My Lords, the Belfast agreement has been mentioned, and I was very much involved in its negotiations. Can the Minister confirm that, in the agreement, all communities were involved and both the Irish Government and our Government were involved? Can he confirm, as Article 1 states, that they unanimously agreed that there could be no change in the status of Northern Ireland without the consent of the majority of the people of Northern Ireland? Can he confirm that the protocol was imposed on Northern Ireland without any consent?
My Lords, the noble Lord is obviously much more deeply expert in the Belfast/Good Friday agreement than I am, given his background. He is, of course, absolutely right in what he says about the article to which he referred. As regards the protocol, I point out that it was approved by this Parliament, but nevertheless it has created significant difficulties in its implementation. We seek to find a way forward from that and come to a better balance.

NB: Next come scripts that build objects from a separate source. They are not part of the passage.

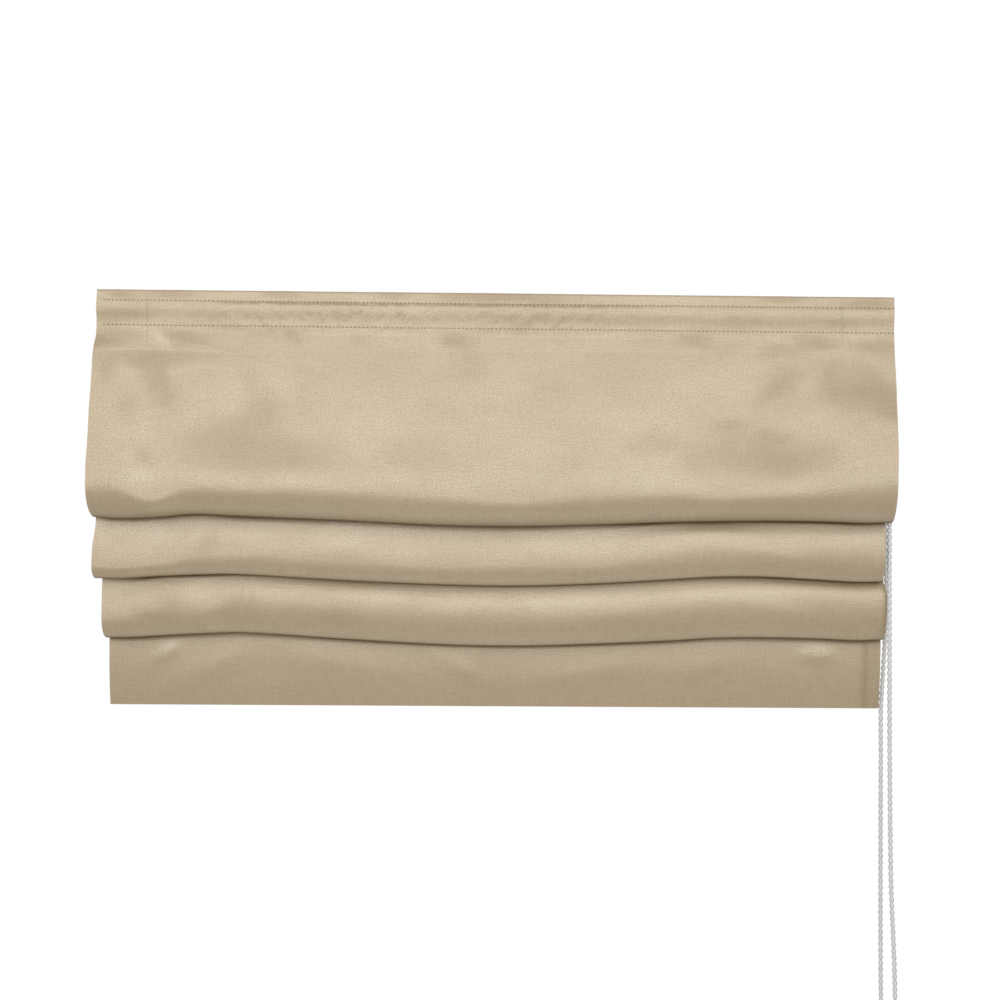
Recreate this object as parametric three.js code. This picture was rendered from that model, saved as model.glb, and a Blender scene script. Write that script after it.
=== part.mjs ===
// A roman shade, partly raised: one satin cloth on a head rail, with a bead chain at its right end.
// Millimetres. +Z is up, -Y faces the room, and the origin is the middle of the rail's wall face.
// A place is worked out as x, depth behind the heading's face, and drop below the cloth's top edge.
import * as THREE from 'three';

// The cloth's driving sizes
const CLOTH_WIDTH = 730;
const CLOTH_DROP = 385;
const CLOTH_THICKNESS = 1.2;
const HEM_THICKNESS = 1.8;
const HEADING_DROP = 33;
const SIDE_HEM = 47;
const BOTTOM_HEM = 28;
const HEM_STEP = 4;
const PIECE_GAP = 0.3;

// The rail's driving sizes
const RAIL_LEFT = -361;
const RAIL_RIGHT = 359;
const RAIL_HEIGHT = 45;
const RAIL_FRONT = HEM_THICKNESS + PIECE_GAP;
const WALL_DEPTH = 46.5;
const RAIL_CORNER = 3;
const END_CAP_THICKNESS = 2;
const END_CAP_INSET = 1;

// The chain's and the drive's driving sizes
const CHAIN_RADIUS = 2.25;
const CHAIN_SIDES = 10;
const STEPS_PER_SPAN = 2;
const WHEEL_X = 365;
const WHEEL_DEPTH = 26.5;
const WHEEL_DROP = 23;
const WHEEL_PITCH_RADIUS = 16;
const WHEEL_RIM_RADIUS = 17;
const WHEEL_HALF_THICKNESS = 2.8;
const WHEEL_SEGMENTS = 32;
const GROOVE_STEPS = 6;
const AXLE_RADIUS = 4;
const KEEPER_RADIUS = 8;
const KEEPER_THICKNESS = 1.5;
const BACKING_RADIUS = 20;

// Bezier handle that turns a corner into a quarter of an ellipse
const ROUND_HANDLE = 0.552;

// The front panel above the first fold's belly: lean is how fast the cloth comes forward as it drops
const FRONT_PANEL = [
  { depth: 0, drop: 0, lean: 0, steps: 2 },
  { depth: 0, drop: 44, lean: 0, steps: 3 },
  { depth: -6.6, drop: 64, lean: -0.26, steps: 3 },
  { depth: -10.8, drop: 92, lean: -0.15, steps: 3 },
  { depth: -16.6, drop: 130, lean: -0.1, steps: 4 },
];

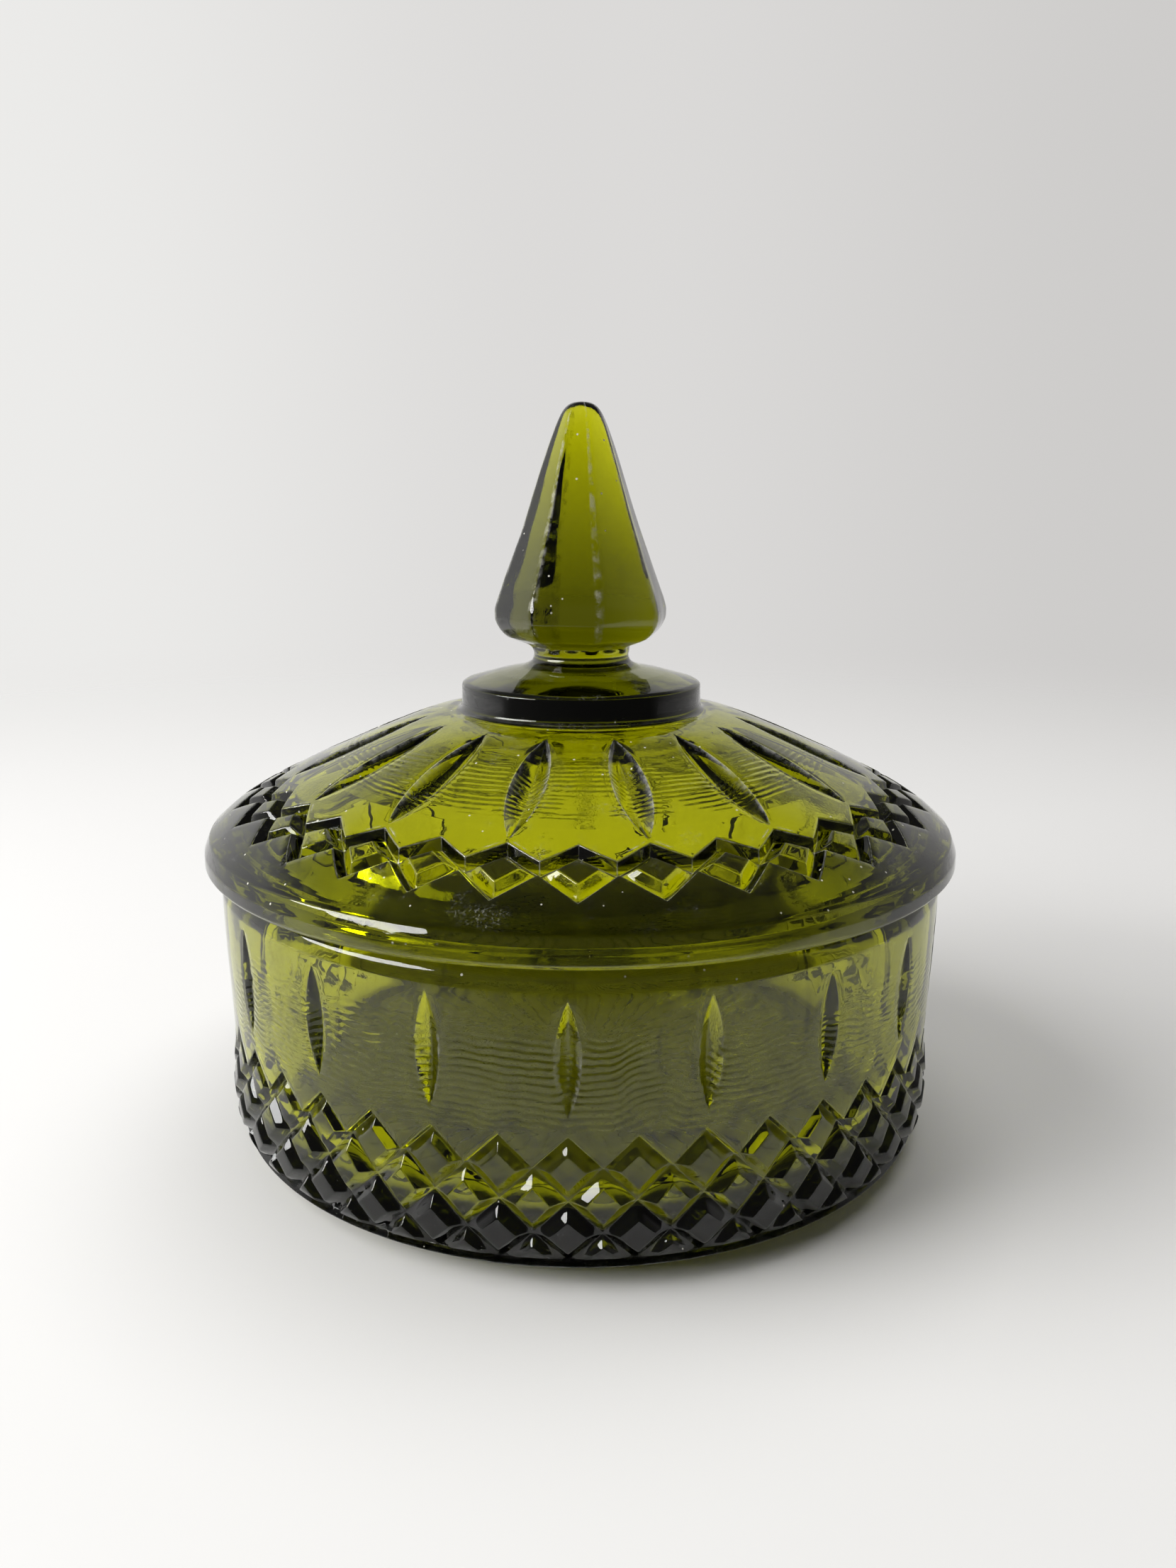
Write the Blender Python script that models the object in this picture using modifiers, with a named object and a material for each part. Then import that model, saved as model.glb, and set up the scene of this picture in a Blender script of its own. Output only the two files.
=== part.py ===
"""Pressed-glass covered jar: a bowl and a lift-off lid with a faceted knob.

Metres, +Z up, front towards -Y.  The rest plane is Z = 0 and the jar's axis is
the Z axis.  Every length below is a multiple of R, the lid's rim radius.
"""
import math

import bmesh
import bpy
from mathutils import Matrix

# ---------------------------------------------------------------- dimensions
R = 0.070                    # lid rim radius

BOWL_REPEATS = 40            # diamonds round the bowl, two to each upright cut
LID_REPEATS = 32             # diamonds round the lid, two to each radial cut
BOWL_TURN = -0.021           # how far each pattern is turned about the axis, rad
LID_TURN = 0.000

FOOT_RADIUS = 0.868          # flat foot ring the jar rests on
FOOT_INNER = 0.800
BASE_RECESS = 0.006
FLOOR_TOP = 0.095            # inside floor of the bowl
MOUTH_RADIUS = 0.880         # inside of the bowl at the mouth
LEDGE_Z = 0.7482             # ledge the lid rests on
SEAT_Z = 0.7525              # underside of the lid's rim, 0.3 mm above the ledge

GRID_TOP = 0.358             # top peaks of the diamond band on the bowl
GRID_PITCH = 0.0742          # height from one row of crossings to the next
GRID_ROWS = 4
GRID_DEPTH = 0.022           # depth of the grooves between the diamonds
GRID_STEP = 0.010            # rise of the step from the grooves to the panels
TABLE = 0.52                 # size of a diamond's flat table to the diamond's

BOWL_CUT_Z = (0.4115, 0.6728)    # ends of an upright cut
BOWL_CUT_DEPTH = 0.0207
LID_CUT_A = (0.417, 1.1034)      # inner end of a radial cut: radius, height
LID_CUT_B = (0.764, 0.9562)      # outer end
LID_CUT_DEPTH = 0.031
CUT_SLOPE = 1.54                 # cut half width for each unit of depth

LID_PANEL_EDGE = (0.777, 0.824)  # zigzag edge of the panels: peak, point radius
LID_TOP_NODE = 0.790             # crossings of the grooves, from inner to outer
LID_SIDE_NODE = 0.842
LID_LOW_NODE = 0.912
LID_RIM_EDGE = (0.926, 0.862)    # zigzag edge of the rim's slope
LID_ZIG_DEPTH = 0.029

KNOB_CORNER = math.radians(-78)  # first corner of the knob, from the front to +X
KNOB_SIDES = 8
KNOB_SOFT = 0.010                # rounding of the knob's edges

GLASS = (0.30, 0.33, 0.03, 1.0)

BOWL_PROFILE = [             # inner floor, up the inside, over the rim, down
    (0.000, FLOOR_TOP), (0.740, 0.098), (0.815, 0.116), (0.852, 0.152),
    (0.866, 0.205), (MOUTH_RADIUS, 0.715), (0.884, 0.741), (0.893, LEDGE_Z),
    (0.925, LEDGE_Z), (0.942, 0.7390), (0.9555, 0.7200), (0.9626, 0.695),
    (0.9602, 0.550), (0.9552, 0.400), (0.9400, 0.0500), (0.8760, 0.0045),
    (FOOT_RADIUS, 0.000), (FOOT_INNER, 0.000), (0.750, BASE_RECESS),
    (0.000, BASE_RECESS),
]
BOWL_WALL = [                # the diamond tables' surface: height, radius
    (0.050, 0.9400), (0.080, 0.9530), (0.100, 0.9600), (0.160, 0.9640),
    (0.230, 0.9590), (0.300, 0.9530), (0.400, 0.9552),
]
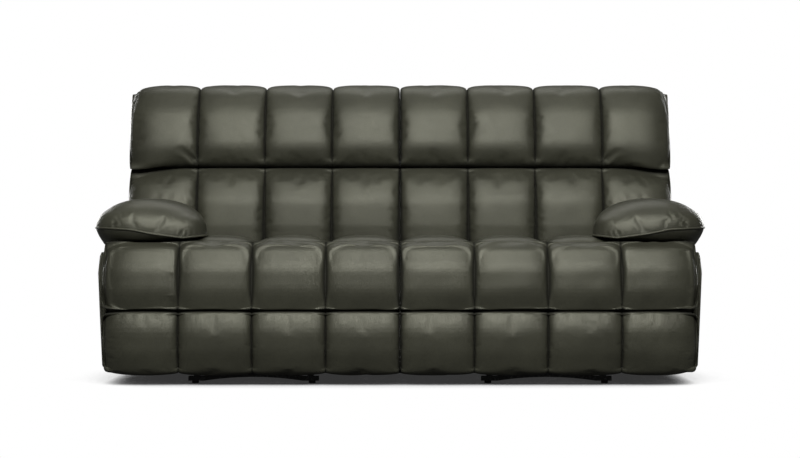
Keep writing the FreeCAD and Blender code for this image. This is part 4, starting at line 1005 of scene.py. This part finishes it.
# %% [markdown]
# ## Panels and the shell
# The outer side, the rear, the centre side and the outside of the back are boards with a thin layer of
# wadding under the leather. A plain box has knife edges and dead flat faces; real panels roll over at
# the border and swell a little in the middle. One helper lays a grid over the board, lowers it along
# every border, also round the opening for the release cup, and closes it at the rear.

# %% Grid lines and rolled borders
BORDER = (0.0, 0.6, 1.8, 4.0, 7.5, 12.0, 18.0, 27.0)


def grid_lines(low, high, cuts, spacing=26.0):
    """Places along one side of a board, crowded beside its borders and its cutout's."""
    marks = {low, high}
    for edge, ways in [(low, (1,)), (high, (-1,))] + [(cut, (-1, 1)) for cut in cuts]:
        for way in ways:
            marks.update(edge + way * offset for offset in BORDER)
    marks.update(np.linspace(low, high, max(3, int((high - low) / spacing))))
    kept = [low]
    for mark in sorted(m for m in marks if low < m < high) + [high]:
        if mark - kept[-1] > 0.5 or mark in cuts or mark == high:
            if mark - kept[-1] <= 0.5 and kept[-1] not in cuts and len(kept) > 1:
                kept.pop()
            kept.append(mark)
    return np.array(kept)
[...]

Is George Peretz QC’s opinion correct when he says that,
“it is not at all clear that the government has a solid legal basis for invoking Article 16, at least in relation to the large majority of concerns set out in the July Command Paper. Therefore, if the UK government chooses to implement measures that are otherwise in breach of the Protocol but which are justified solely on the basis of Article 16, it is at real risk of having those measures struck down in the domestic courts, especially if the measures exceed a limited duration or scope.”?
My Lords, we will, of course, set out our justification for using Article 16 and the legal basis and so on, if we get to that point. As regards to the legal opinion quoted by the noble Lord, to be fair, there is quite a lot of debate among learned lawyers on this subject. I imagine that, if we were to use Article 16, that would be subject to a degree of legal testing. We will see where that gets to, if and when Article 16 is used.